Number System Topics

The CAT Number System topics from which most of the questions are asked in exams are:

• Properties of numbers

• Factorization

• Divisibility rule

• HCF and LCM

• Unit digit

• Last two digits

• Base system

Property 1: Divisibility Rules

In CAT, Divisibility rules are used

• To determine whether a given number is divisible by another number leaving no Remainder.

• To find the missing digit in a given number.

Key divisibility tests (2, 3, 5, 7, 11…)

Application in factor-based questions

Divisibility rules can be applied in finding the factors of a given number directly.

For example:

If a number has either 0 or 5 at unit place, it must have a factor 5.
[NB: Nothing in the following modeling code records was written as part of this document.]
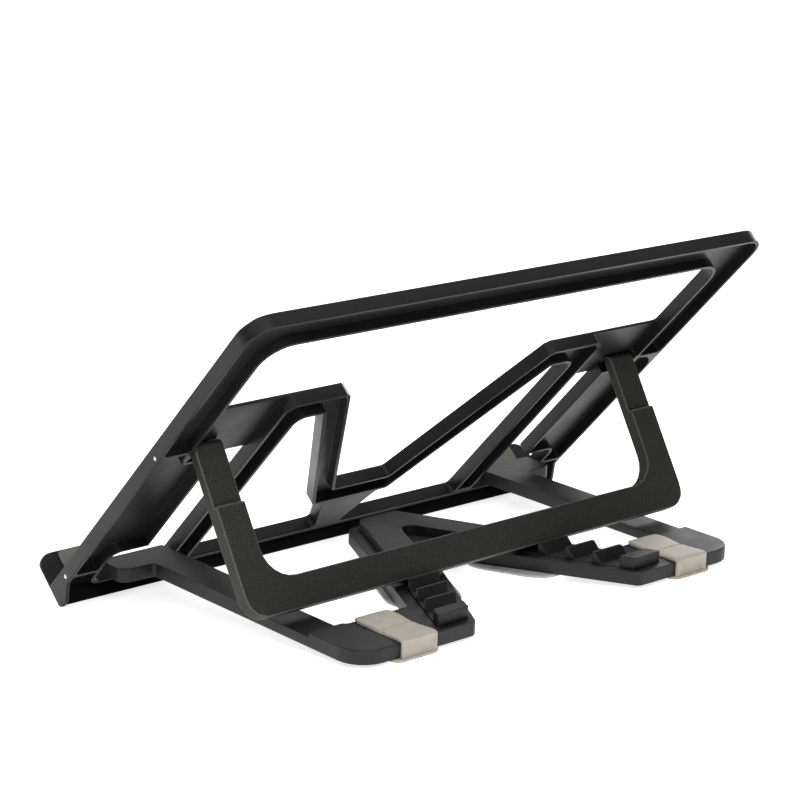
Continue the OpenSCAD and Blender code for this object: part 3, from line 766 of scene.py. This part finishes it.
# %% Soft light from above, and a dim room
def soft_light(name, place, aim, size, watts):
    """A square softbox at place, in metres, that faces aim."""
    bpy.ops.object.light_add(type="AREA", location=place)
    light = bpy.context.object
    light.name = name
    light.rotation_euler = (Vector(aim) - Vector(place)).to_track_quat("-Z", "Y").to_euler()
    light.data.shape = "SQUARE"
    light.data.size = size
    light.data.energy = watts
    light.visible_camera = False
    return light


bpy.ops.object.light_add(type="SUN", location=(0, 0, 3), rotation=(radians(20), radians(8), 0))
silk = bpy.context.object
silk.name = "overhead_silk"
silk.data.energy = 2.5
silk.data.angle = radians(110)
glance = soft_light("glancing_softbox", (-2.2, -0.9, 0.75), aim=(-0.1, 0.05, 0.03),
                    size=1.2, watts=28)
near = soft_light("near_softbox", (0.2, 0.36, 0.32), aim=(0.1, 0.02, 0.06), size=0.2, watts=0.75)

world = bpy.data.worlds.new("studio")
bpy.context.scene.world = world
world.use_nodes = True
room = world.node_tree.nodes["Background"].inputs
room["Color"].default_value = colour("#ffffff")
room["Strength"].default_value = 0.1
bpy.context.scene.view_settings.view_transform = "Standard"
print("lights:", silk.name, glance.name, near.name)

# %% [markdown]
# ## Camera
#
# The camera stands behind the stand, on its right side and a little above it, with a long lens,
# so that the far end looks nearly as large as the near one. Its place is given by two angles and
# a distance from the point it looks at, which is easier to adjust than three coordinates.

# %% Camera
azimuth, elevation, roll = radians(41.036), radians(12.79), radians(-1.059)
aim = Vector((3.68, -9.07, 79.5)) * mm
distance = 1140.49 * mm
away = Vector((sin(azimuth) * cos(elevation), cos(azimuth) * cos(elevation), sin(elevation)))
bpy.ops.object.camera_add(location=aim + away * distance)
camera = bpy.context.object
camera.rotation_mode = "QUATERNION"
level = (-away).to_track_quat("-Z", "Y")
camera.rotation_quaternion = level @ Matrix.Rotation(roll, 4, "Z").to_quaternion()
camera.data.sensor_width = 36
camera.data.lens = 113.53
camera.data.clip_start, camera.data.clip_end = 0.01, 200
bpy.context.scene.camera = camera
print("camera at", [round(c, 3) for c in camera.location])
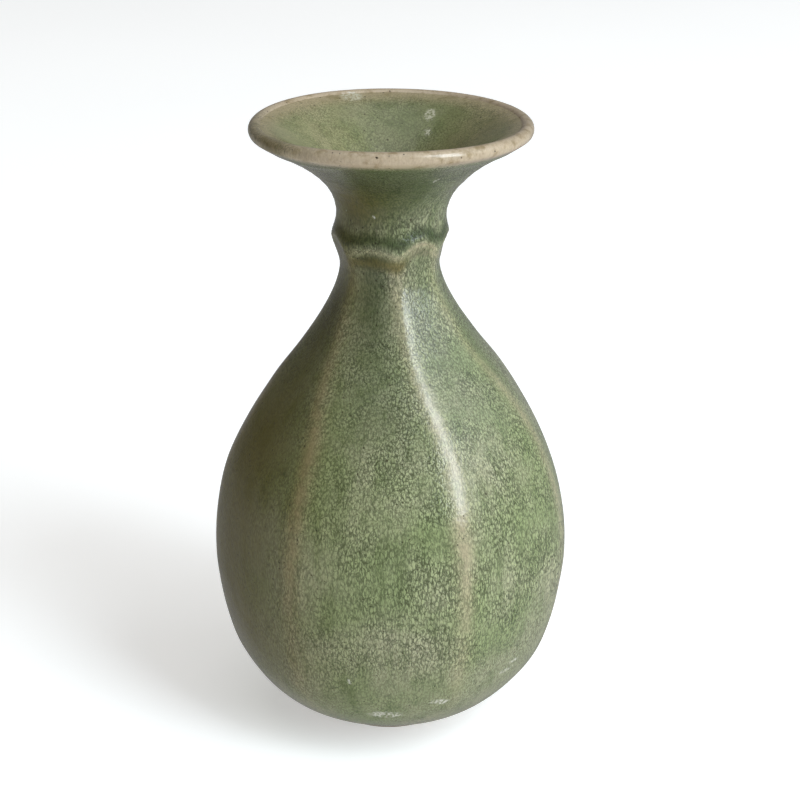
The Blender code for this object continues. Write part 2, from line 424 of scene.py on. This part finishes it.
# Directions in which the glaze differs: azimuth and spread.
BROWN_SIDE = (-68.0, 42.0)
BROWN_NECK = (-42.0, 40.0)
BROWN_LIP = (-54.0, 13.0)
BROWN_INSIDE = (105.0, 40.0)
PALE_INSIDE_LEFT = (-115.0, 45.8)
PALE_INSIDE_RIGHT = (110.0, 34.4)
DEEP_INSIDE = (180.0, 51.6)

# Widths of the wear on a ridge, bands up the neck as middle and spread, and where the lip juts out.
RIDGE_WEAR_BELLY, RIDGE_WEAR_SHOULDER = 0.0023, 0.0018
NECK_POOL, NECK_STAIN = (0.1385, 0.0110), (0.1335, 0.0080)
LIP_JUTS = (0.0288, 0.0296)
INSIDE_CALM = 0.35

# Hand-placed marks: azimuth and height, then spread along and up.
SCUFFS = (
    ((17.7, 0.0197), 0.0022, 0.00045),
    ((19.0, 0.0190), 0.0012, 0.00030),
    ((47.4, 0.0220), 0.0024, 0.00045),
    ((50.5, 0.0240), 0.0016, 0.00040),
    ((-1.5, 0.0153), 0.0034, 0.00110),
    ((-13.8, 0.0262), 0.0005, 0.00045),
    ((-51.5, 0.1310), 0.0003, 0.00025),
    ((-18.0, 0.1306), 0.0003, 0.00025),
    ((25.9, 0.1407), 0.0004, 0.00030),
    ((27.5, 0.1412), 0.0003, 0.00025),
    ((-160.5, 0.1492), 0.0022, 0.00060),
    ((156.2, 0.1461), 0.0012, 0.00090),
    ((152.0, 0.1431), 0.0008, 0.00055),
    ((205.0, 0.0180), 0.0030, 0.00040),
    ((118.0, 0.0250), 0.0012, 0.00030),
)
PITS = (
    ((19.3, 0.1298), 0.00030, 0.00045),
    ((17.5, 0.1283), 0.00020, 0.00025),
    ((-10.2, 0.1484), 0.00030, 0.00030),
    ((-5.3, 0.1494), 0.00030, 0.00025),
    ((-24.0, 0.0700), 0.00030, 0.00030),
    ((140.0, 0.1290), 0.00030, 0.00030),
    ((255.0, 0.0620), 0.00035, 0.00030),
)


class Places:
    """Where a skin's vertices are, at the design height's scale, and the knife work round them."""

    def __init__(self, obj):
        points = np.empty(len(obj.data.vertices) * 3)
        obj.data.vertices.foreach_get("co", points)
        x, y, self.z = points.reshape(-1, 3).T / SCALE
        x = x - lean(self.z)
        self.azimuth = np.arctan2(x, -y)
        self.radius = np.hypot(x, y)
        self.share, self.from_ridge, self.top = facets(self.azimuth, self.z)
        self.right = self.past(*RIGHT_SIDE)

    def apart(self, degrees):
        """The signed angle between each place and one direction, in radians."""
        return (self.azimuth - math.radians(degrees) + math.pi) % (2.0 * math.pi) - math.pi

    def toward(self, degrees, spread):
        """1 in that direction, falling off to both sides."""
        return bell(self.apart(degrees), 0.0, math.radians(spread))

    def past(self, degrees, width):
        """0 up to that direction, 1 from a width past it."""
        return ramp(self.apart(degrees), 0.0, math.radians(width))

    def above(self, start, end):
        """0 below the start, 1 above the end."""
        return ramp(self.z, start, end)

    def above_edge(self, start, end):
        """The same, with heights measured from the facets' arched edges."""
        return ramp(self.z - self.top, start, end)

    def along_edge(self, above, spread):
        """1 in a band along the facets' arched edges."""
        return bell(self.z, self.top + above, spread)

    def spot(self, where, width, height):
        """1 at one place of the surface, falling off over its width and height."""
        degrees, middle = where
        across = bell(self.apart(degrees) * self.radius, 0.0, width)
        return across * bell(self.z, middle, height)


def mark(obj, name, *values):
    """Keeps the largest of the values at each vertex as an attribute."""
    layer = obj.data.attributes.new(name, "FLOAT", "POINT")
    largest = np.clip(np.maximum.reduce(values), 0.0, 1.0)
    layer.data.foreach_set("value", largest.astype(np.float32))


def mark_thin(obj, at):
    """Thin glaze over the ridges, and over and under the arched edges on the right."""
    shoulder = at.above(*SHOULDER)
    cut = at.above(*RIDGES_START) * (1.0 - at.above_edge(*EDGE))
    strength = blend(0.45, 1.0, at.above(*RIDGES_STRONG)) * blend(1.0, 0.58, shoulder)
    strength = strength * blend(1.0, 0.60, at.past(*FAINT_RIDGES))
    width = blend(RIDGE_WEAR_BELLY, RIDGE_WEAR_SHOULDER, shoulder)
    ridge = bell(at.from_ridge * at.radius, 0.0, width) * cut * strength
    edge = at.along_edge(*WORN_EDGE) * ramp(at.share, 0.0, 0.25) * blend(0.45, 1.0, at.right)
    arch = 0.55 * at.along_edge(*WORN_ARCH) * (at.z < at.top) * at.right
    mark(obj, "thin", ridge, edge, arch)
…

If a number has an even digit at unit place, it must have a factor 2.

If the sum of the digits of the number is divisible by 3, it must have a factor 3.

Similarly, we can apply the divisibility rules of 6, 9, 11 etc.
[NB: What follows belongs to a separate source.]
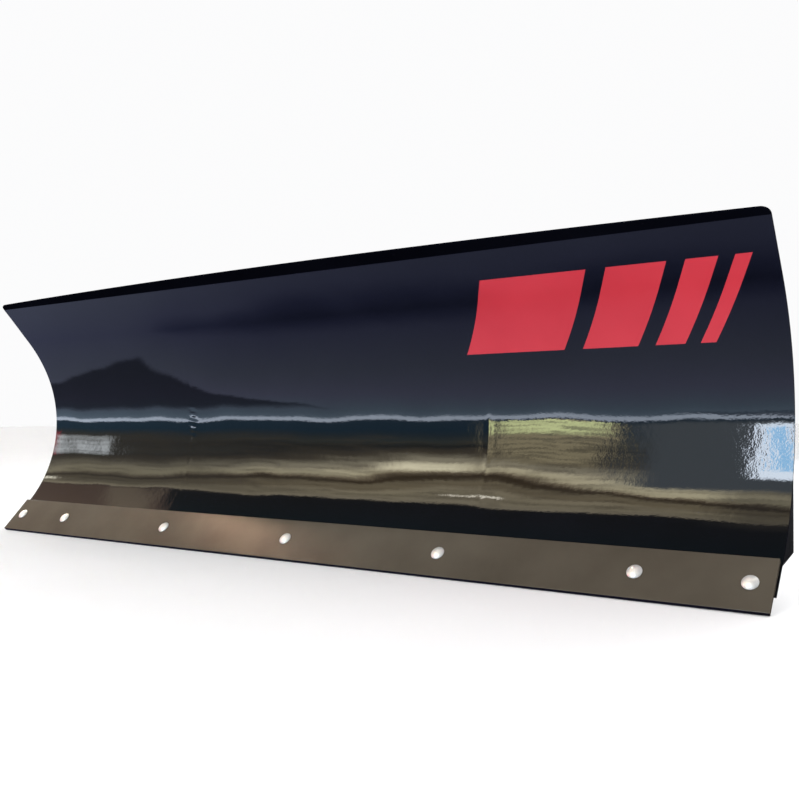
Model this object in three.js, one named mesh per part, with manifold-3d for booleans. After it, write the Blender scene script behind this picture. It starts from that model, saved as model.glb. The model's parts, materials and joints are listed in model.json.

If you need to find the prime factorization, use the divisibility rule of prime numbers.

Property 2: Factors & Multiples

In CAT, concept of factors and multiples are used to

• Determine the number of factors

• HCF and LCM

• CAT Word problems

Factor: A factor of a number divides evenly into that number, leaving no remainder.

Example: Factors of 48 = 1, 2, 3, 4, 6, 8, 12, 16, 24

Multiple: A multiple of a number is the result of multiplying that number by another whole number.
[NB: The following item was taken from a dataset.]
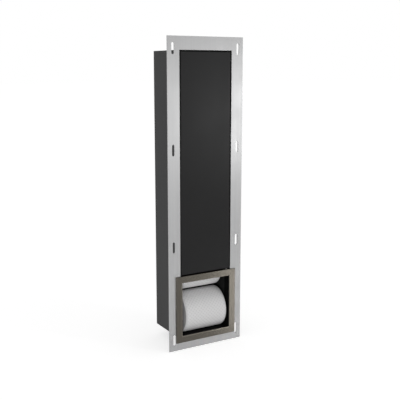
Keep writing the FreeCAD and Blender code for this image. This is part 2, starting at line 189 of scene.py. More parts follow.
# Latch screw: its cross recess, its domed head and its thread
RECESS_REACH = 1.35 * MM
RECESS_HALF = 0.35 * MM
RECESS_DEPTH = 0.8 * MM
DOME_DROP = 0.45
SCREW_RINGS = 22
SCREW_SIDES = 72
THREAD_PITCH = 0.5 * MM
THREAD_DEPTH = 0.12 * MM

# Eased edges of moulded parts
SAME_POINT = 0.001 * MM
FLAT_ANGLE = math.radians(1)
SHARP_ANGLE = math.radians(40)


def mesh_object(name, mesh, material):
    """A new piece whose mesh is already in place."""
    piece = bpy.data.objects.new(name, mesh)
    bpy.context.scene.collection.objects.link(piece)
    mesh.materials.clear()
    mesh.materials.append(material)
    return piece


def mesh_from(name, points, faces):
    mesh = bpy.data.meshes.new(name)
    mesh.from_pydata(points, [], faces)
    mesh.update()
    return mesh


def carry(piece, body, slot, *replaced):
    """The piece rides on a body and takes the place of CAD nodes."""
    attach(piece, body)
    if replaced:
        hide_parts(*replaced)
    return piece


def add_number(mesh, name, values):
    layer = mesh.attributes.new(name, "FLOAT", "POINT")
    layer.data.foreach_set("value", values)


class Tree:
    """A geometry node tree built in steps."""

    def __init__(self, name, sizes):
        self.group = bpy.data.node_groups.new(name, "GeometryNodeTree")
        faces = self.group.interface
        faces.new_socket("Geometry", in_out="INPUT", socket_type="NodeSocketGeometry")
        for title, kind in sizes:
            faces.new_socket(title, in_out="INPUT", socket_type=kind)
        faces.new_socket("Material", in_out="INPUT", socket_type="NodeSocketMaterial")
        faces.new_socket("Geometry", in_out="OUTPUT", socket_type="NodeSocketGeometry")
        self.given = self.group.nodes.new("NodeGroupInput").outputs
        self.result = self.group.nodes.new("NodeGroupOutput").inputs[0]

    def add(self, kind, inputs=(), **settings):
        node = self.group.nodes.new(kind)
        for key, value in settings.items():
            setattr(node, key, value)
        for key, value in dict(inputs).items():
            if isinstance(value, bpy.types.NodeSocket):
                self.group.links.new(value, node.inputs[key])
            else:
                node.inputs[key].default_value = value
        return node

    def math(self, operation, first, second=0.0):
        return self.add("ShaderNodeMath", {0: first, 1: second}, operation=operation).outputs[0]

    def vector(self, operation, first, second):
        node = self.add("ShaderNodeVectorMath", {0: first, 1: second}, operation=operation)
        return node.outputs[0]

    def stored(self, name):
        node = self.add("GeometryNodeInputNamedAttribute", {"Name": name}, data_type="FLOAT")
        return node.outputs["Attribute"]

    def close(self, geometry):
        """Every tree ends in Realize Instances and Set Material."""
        real = self.add("GeometryNodeRealizeInstances", {"Geometry": geometry}).outputs["Geometry"]
        dressed = self.add(
            "GeometryNodeSetMaterial", {"Geometry": real, "Material": self.given["Material"]}
        ).outputs["Geometry"]
        self.group.links.new(dressed, self.result)
        return self

    def grow(self, name, base, material, sizes):
        """The tree's result on a base mesh, as a plain mesh object."""
        source = mesh_object(name + "_base", base, material)
        modifier = source.modifiers.new(name, "NODES")
        modifier.node_group = self.group
        given = dict(sizes, Material=material)
        for item in self.group.interface.items_tree:
            if item.in_out == "INPUT" and item.name in given:
                modifier[item.identifier] = given[item.name]
        bpy.context.view_layer.update()
        graph = bpy.context.evaluated_depsgraph_get()
        plain = bpy.data.meshes.new_from_object(source.evaluated_get(graph), depsgraph=graph)
        bpy.data.objects.remove(source)
        plain.name = name
        return mesh_object(name, plain, material)


def quilting_tree():
    """Presses a staggered field of dots into a roll's outer ply."""
    tree = Tree("quilted_dots", (
        ("Dots Around", "NodeSocketFloat"), ("Dots Across", "NodeSocketFloat"),
        ("Depth", "NodeSocketFloat"), ("Axis", "NodeSocketVector"),
    ))
    dots_around = tree.math("MULTIPLY", tree.stored("around"), tree.given["Dots Around"])
    dots_across = tree.math("MULTIPLY", tree.stored("across"), tree.given["Dots Across"])
    around = tree.math("COSINE", tree.math("MULTIPLY", dots_around, TURN))
    across = tree.math("COSINE", tree.math("MULTIPLY", dots_across, TURN))
    press = tree.add("ShaderNodeMapRange", {
        "Value": tree.math("MULTIPLY", around, across),
        "From Min": DOT_FIELD_LOW, "From Max": DOT_FIELD_HIGH, "To Min": 0.0, "To Max": 1.0,
    }, interpolation_type="SMOOTHSTEP").outputs["Result"]
    full_depth = tree.math("MULTIPLY", press, tree.given["Depth"])
    depth = tree.math("MULTIPLY", full_depth, tree.stored("skin"))
    place = tree.add("GeometryNodeInputPosition").outputs[0]
    from_centre = tree.vector("SUBTRACT", place, tree.given["Axis"])
    spoke = tree.vector("MULTIPLY", from_centre, (0.0, 1.0, 1.0))
    outward = tree.add("ShaderNodeVectorMath", {0: spoke}, operation="NORMALIZE").outputs[0]
    push = tree.add("ShaderNodeVectorMath", {
        0: outward, "Scale": tree.math("MULTIPLY", depth, -1.0),
    }, operation="SCALE").outputs[0]
    moved = tree.add("GeometryNodeSetPosition", {
        "Geometry": tree.given["Geometry"], "Offset": push,
    })
    pressed = tree.math("MULTIPLY", press, tree.stored("skin"))
    kept = tree.add("GeometryNodeStoreNamedAttribute", {
        "Geometry": moved.outputs["Geometry"], "Name": "pressed", "Value": pressed,
    }, data_type="FLOAT", domain="POINT")
    return tree.close(kept.outputs["Geometry"])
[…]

Example: Multiples of 48 = 48, 96, 144, ……

Important formula for number of factors

1. Number of factors:

Concept/ Formula: For $N=a^p×b^q ×c^r×….$ Where a, b, and c are prime factors. p, q, r are positive integers.

Number of all factors = $(p+1)(q+1)(r+1)….$

$N =1280=2×2×2×2×2×2×2×2×5=2^8×5$

Number of factors = (8 + 1) × (1 + 1) = 18

2. Sum of all factors:

Concept/ Formula: For $N=a^p×b^q ×c^r×….$ Where a, b, and c are prime factors. p, q, r are positive integers.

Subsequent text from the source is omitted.